Sebab, jika yang bersangkutan tak lagi berstatus
pegawai negeri, pejabat pemerintah atau pejabat negara, maka rumah negara harus
dikembalikan kepada instansinya. Sebenarnya, UIN tak perlu memberikan dana apa
pun kepada dosen nonaktif yang meninggalkan rumah dinas, tapi UIN tetap
memberikan dana kerahiman Rp50 Juta sebagai bentuk ucapan terimakasih kepada
para dosen.
Sementara itu, ketua Tim
Penyelesaian Status Rumah Komplek (TPSRK), Khotibul Umam, memberikan pernyataan
berbeda. Menurutnya, pihak UIN tidak
bisa menuntut
para dosen nonaktif untuk pindah dari rumah dinas. Apalagi, setiap orang berhak memiliki rumah
dinas apabila rumahnya telah ditempati selama lebih dari 20 tahun. Tentu,
dengan alasan para penghuni telah membayar setengah harga rumah tersebut.

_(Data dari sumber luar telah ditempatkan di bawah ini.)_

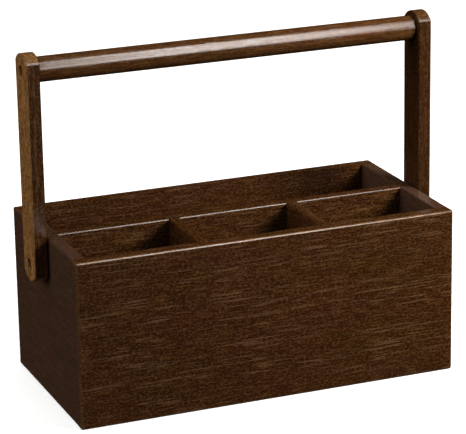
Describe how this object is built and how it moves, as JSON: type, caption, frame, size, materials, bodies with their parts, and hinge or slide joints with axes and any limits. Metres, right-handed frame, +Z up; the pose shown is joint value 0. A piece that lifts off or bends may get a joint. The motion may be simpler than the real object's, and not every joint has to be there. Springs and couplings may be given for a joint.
{
  "type": "desk organizer",
  "caption": "Stained wooden desk organizer: open box with a long rear slot, small square front bins and a tall swing handle with a round grip.",
  "frame": {"origin": "centre of the underside of the box, on the surface it stands on", "axes": "+X to the right along the long front, +Y from the front bins to the rear slot, +Z up"},
  "size_m": [0.2478, 0.116, 0.204],
  "materials": {
    "box_wood": "dark brown stain under satin lacquer",
    "divider_wood": "dark brown stain under satin lacquer",
    "handle_wood": "dark brown stain under gloss lacquer",
    "pin_wood": "plain, unstained",
    "brad_steel": "bright",
    "screw_steel": "browned",
    "washer_brass": "satin"
  },
  "bodies": {
    "box": {"front_panel": "box_wood", "back_panel": "box_wood", "left_end_panel": "box_wood", "right_end_panel": "box_wood", "bottom_panel": "box_wood", "long_divider": "divider_wood", "left_cross_divider": "divider_wood", "right_cross_divider": "divider_wood", "front_left_corner_pins": "pin_wood", "front_right_corner_pins": "pin_wood", "back_left_corner_pins": "pin_wood", "back_right_corner_pins": "pin_wood", "bottom_brads": "brad_steel", "left_pivot_screw": "screw_steel", "right_pivot_screw": "screw_steel", "left_pivot_washer": "washer_brass", "right_pivot_washer": "washer_brass"},
    "handle": {"left_arm": "handle_wood", "right_arm": "handle_wood", "grip_rod": "handle_wood", "left_grip_screw": "screw_steel", "right_grip_screw": "screw_steel"}
  },
  "joints": [
    {"name": "handle_hinge", "type": "hinge", "parent": "box", "child": "handle", "pos_m": [0, 0, 0.0815], "axis": [1, 0, 0], "range_deg": [-125, 125]}
  ]
}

Selain itu, sambung Khotibul, ia tetap mempertahankan rumah dinas karena
dulu mantan rektor UIN, Quraish Shihab sempat mengirim surat ke pemerintah agar
rumah dinas dapat menjadi milik pribadi.
Menurut
Khotibul, sebuah rumah dapat dikatakan rumah dinas apabila seluruh biaya
renovasi, Pajak Bumi dan Bangunan (PBB), pembayaran listrik dan biaya lainnya
ditanggung negara. Sementara, khotibul mengaku, selama ini rumah yang ia, dosen,
dan TPSRK diami tidak dibiayai negara. Itulah mengapa ia menolak rumahnya
diambil.
Menyangkal
perkataan Khotibul, Wakil Rektor (Warek) IV Bidang Pengembangan dan Kerjasama
UIN Jakarta, Jamhari Makruf, menjelaskan rumah dinas dapat jadi milik pribadi
dengan beberapa ketentuan. Pertama, apabila rumah komplek itu termasuk dalam
rumah dinas tipe C, dengan luas bangunan 70m2 dan
luas tanah 200m2.
Sementara, tipe
rumah dinas yang di komplek dosen UIN bukan termasuk tipe C. Melainkan, tipe A
yang memiliki luas bangunan 250 m2 dan luas tanah
600m2. “karenanya, rumah di komplek dosen tidak bisa menjadi rumah
pribadi,” tutur Jamhari, Jumat (12/9).